Buckbrush and willows are also prevalent on many oxbows, and many crappie are caught in the thickest such cover available. The idea is to get away from the edges that are fished by every passing angler. You want to fish as far back in the cover where you can. This means fishing jigs— live minnows will keep you tangled up. And you'll have to employ a long fishing pole— 10 to 16 feet — for extra reach.

To use a jig in these thickets, pull it all the way up to the rod tip, work it back in the brush carefully, then let it down through a hole in the brush. The hole doesn't have to be big for you to fish it —about the size of silver dollar, if that big. And though you wouldn't think you could pull a 2-pound crappie out of a hole that size, you can — most of the time, anyway. You're going to lose some fish, but usually, if you get a good hookset, and hoss that fish up and out of the brush, you can get him in the boat.

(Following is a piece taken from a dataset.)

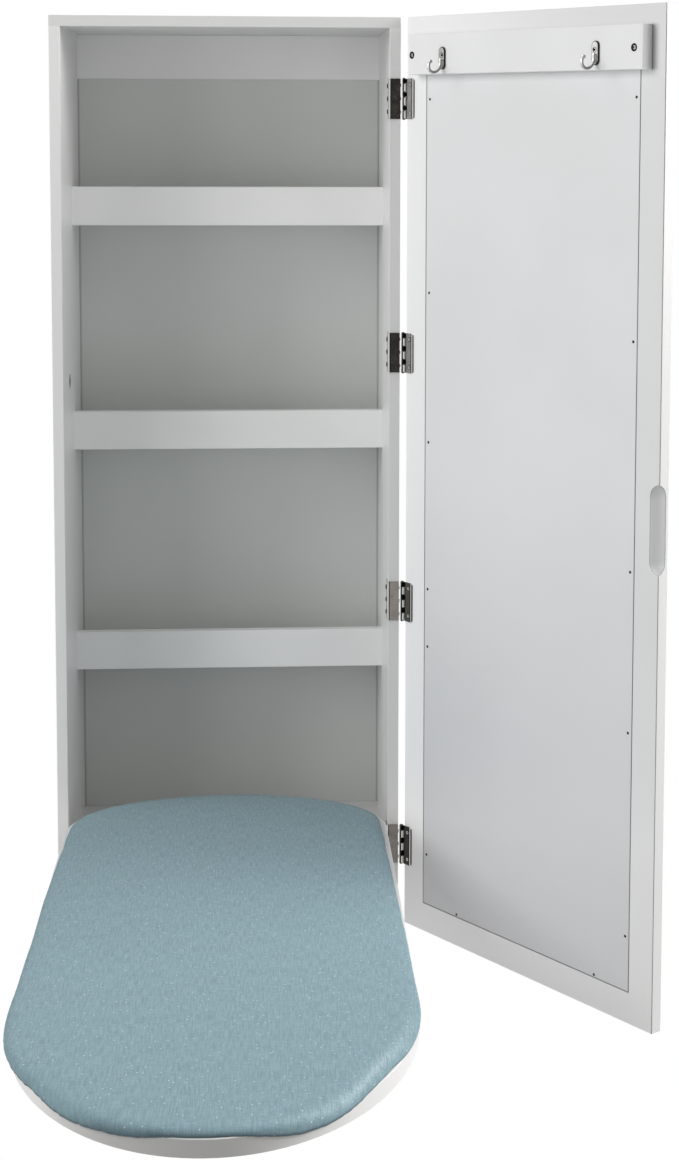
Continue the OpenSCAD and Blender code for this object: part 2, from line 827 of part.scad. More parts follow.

Other prime oxbow fishing spots include fallen trees, beaver lodges, sunken Christmas tree shelters, weedbeds, riprap, stump fields and boat docks. Fish them as conditions dictate.

If you're on an oxbow when floodwaters are receding, try fishing around run-out chutes between the oxbow and the river. Look for areas where outflowing water is constricted, like sloughs and natural cuts, then work a minnow, jig or jig/spinner combo around surrounding woody cover. Key your efforts to periods when water is falling 3 to 6 inches a day; during a faster fall, crappie are likely to be more scattered and harder to locate.

One final note: when considering where to go, think small. Some oxbows cover several thousand acres, but the real jewels are much smaller. It's not uncommon to fish all day on a little backcountry oxbow and never see another boat. And when the crappie are biting, there's only one way to describe it. It's heaven on earth.